- WHAT YOU HAVE TO DO
Write out again, unaltered, the lines from the start through the line containing "inputs: values or".

- DATA
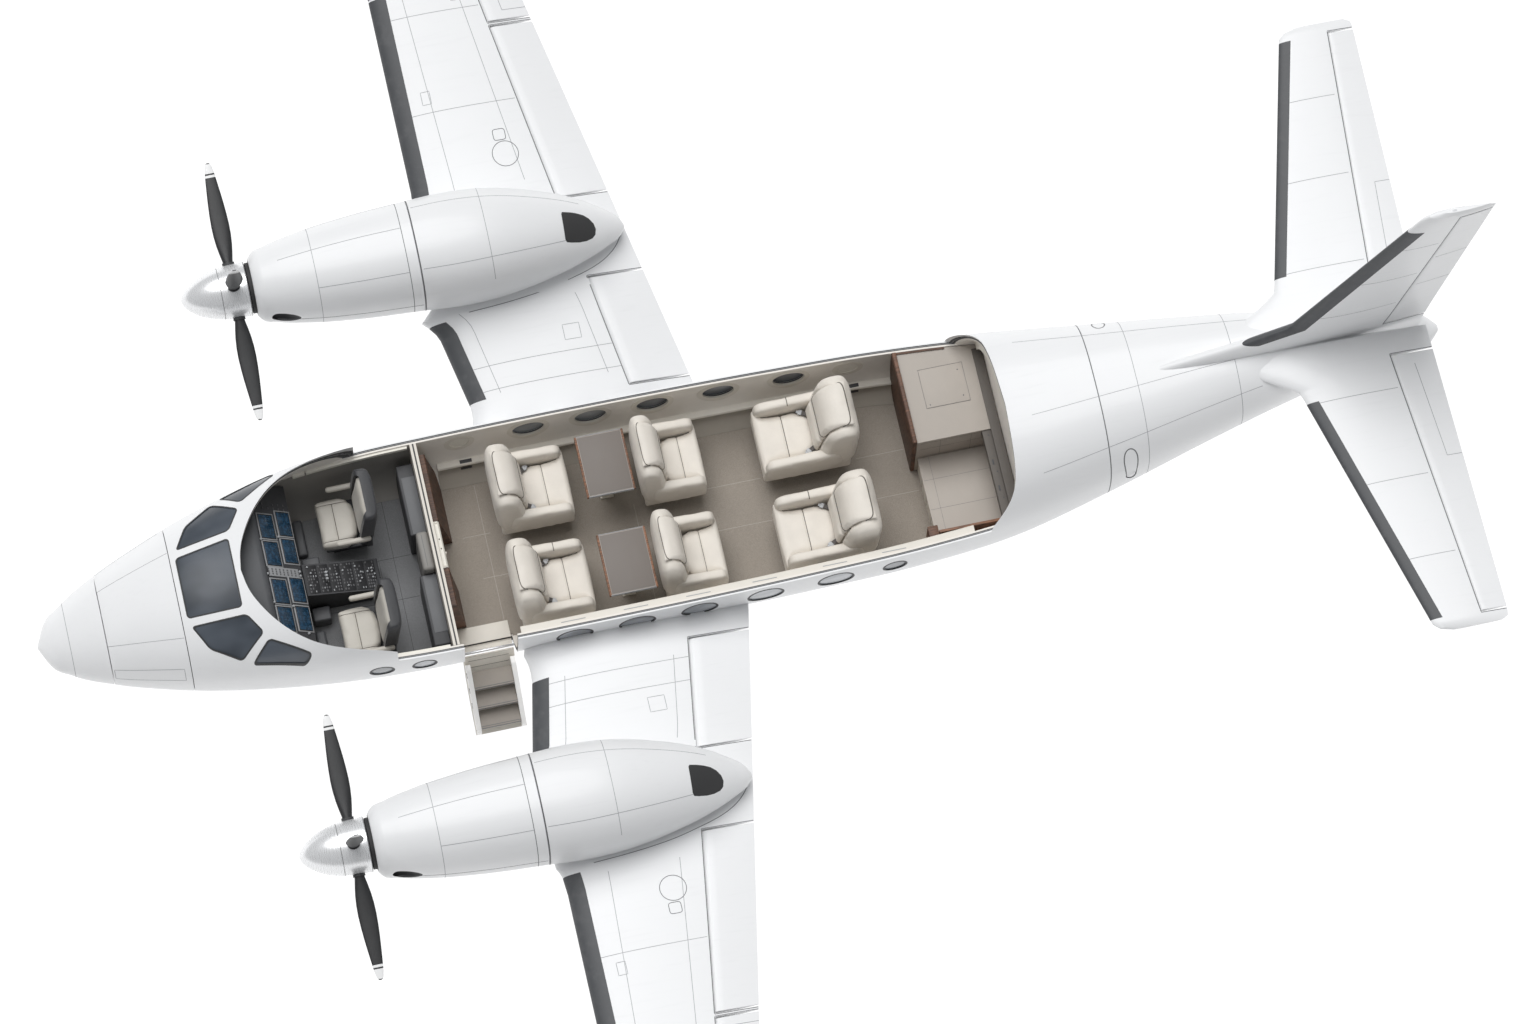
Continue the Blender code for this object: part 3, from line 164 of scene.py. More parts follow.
class Shader:
    """A material under construction, with one Principled surface."""

    def __init__(self, name: str) -> None:
        """Makes the material, its surface and its output."""
        self.material = bpy.data.materials.new(name)
        self.material.use_nodes = True
        self.tree = self.material.node_tree
        self.tree.nodes.clear()
        self.surface = self.node("ShaderNodeBsdfPrincipled")
        output = self.node("ShaderNodeOutputMaterial")
        self.tree.links.new(self.surface.outputs["BSDF"], output.inputs["Surface"])

    def node(self, kind: str, settings: dict | None = None, inputs: dict | None = None) -> bpy.types.Node:
        """Adds a node.

        Args:
            kind: the node's type.
            settings: its properties, set first; a ramp's stops are under "stops".
            inputs: values or links of its sockets, by name or index.

        Returns:
            The node.
        """
        made = self.tree.nodes.new(kind)
        for name, value in (settings or {}).items():
            if name == "stops":
                ramp = made.color_ramp
                for index, (position, colour) in enumerate(value):
                    stop = ramp.elements[index] if index < 2 else ramp.elements.new(position)
                    stop.position = position
                    stop.color = (*colour, 1)
            else:
                setattr(made, name, value)
        for name, value in (inputs or {}).items():
            self.feed(made.inputs[name], value)
        return made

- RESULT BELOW
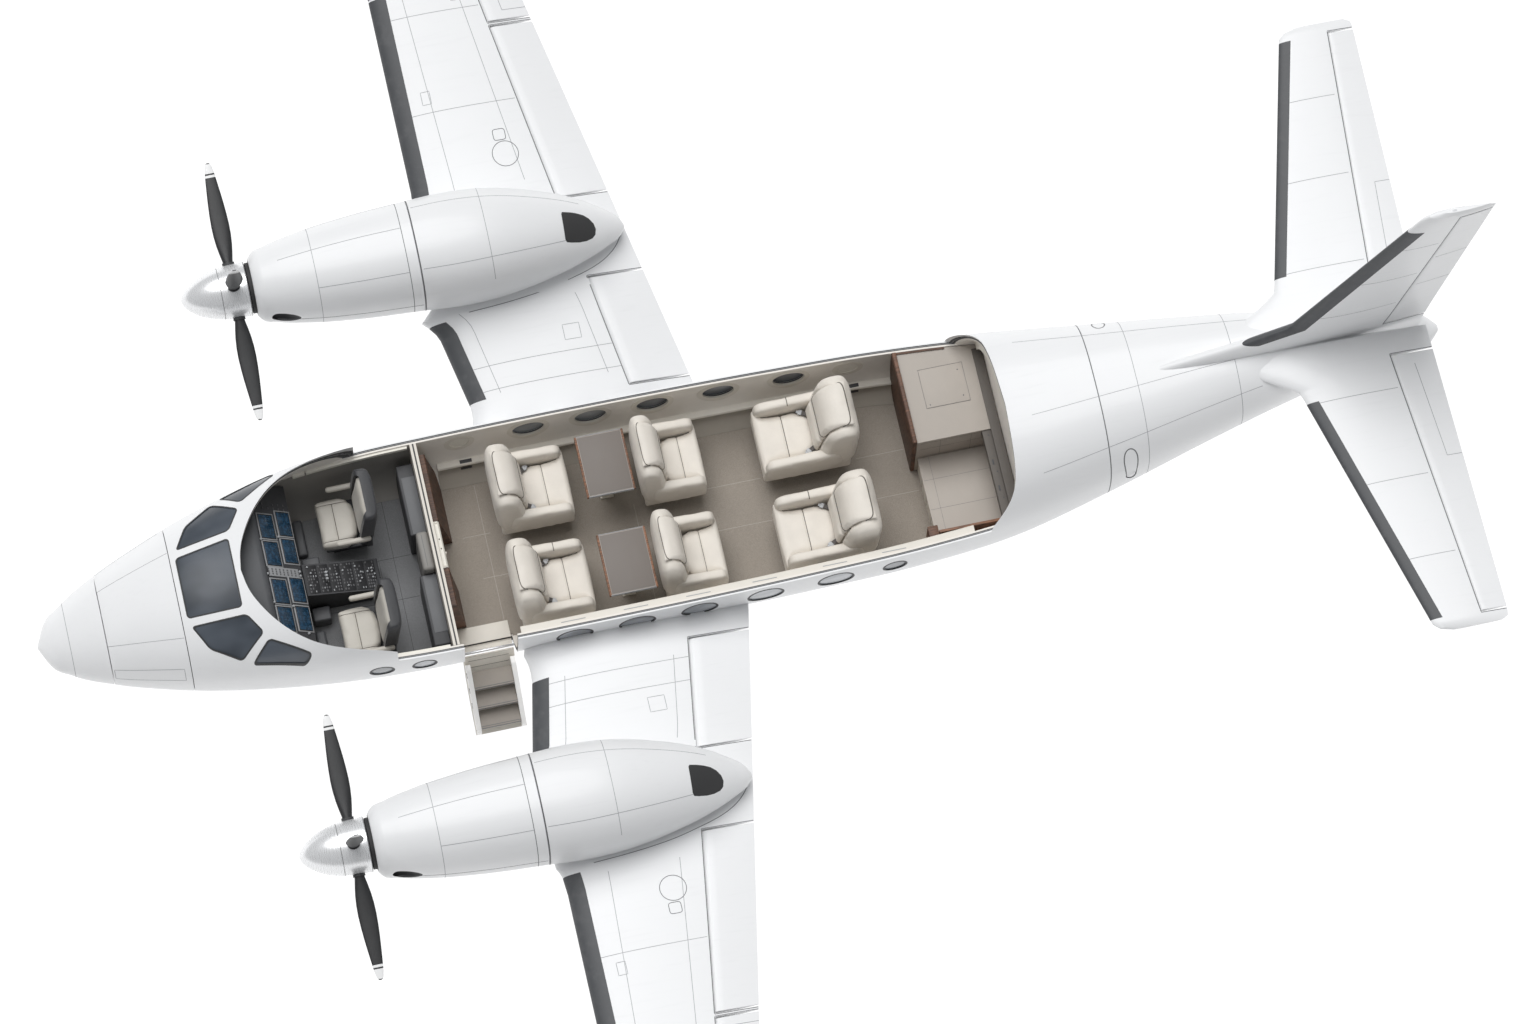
Continue the Blender code for this object: part 3, from line 164 of scene.py. More parts follow.
class Shader:
    """A material under construction, with one Principled surface."""

    def __init__(self, name: str) -> None:
        """Makes the material, its surface and its output."""
        self.material = bpy.data.materials.new(name)
        self.material.use_nodes = True
        self.tree = self.material.node_tree
        self.tree.nodes.clear()
        self.surface = self.node("ShaderNodeBsdfPrincipled")
        output = self.node("ShaderNodeOutputMaterial")
        self.tree.links.new(self.surface.outputs["BSDF"], output.inputs["Surface"])

    def node(self, kind: str, settings: dict | None = None, inputs: dict | None = None) -> bpy.types.Node:
        """Adds a node.

        Args:
            kind: the node's type.
            settings: its properties, set first; a ramp's stops are under "stops".
            inputs: values or links of its sockets, by name or index.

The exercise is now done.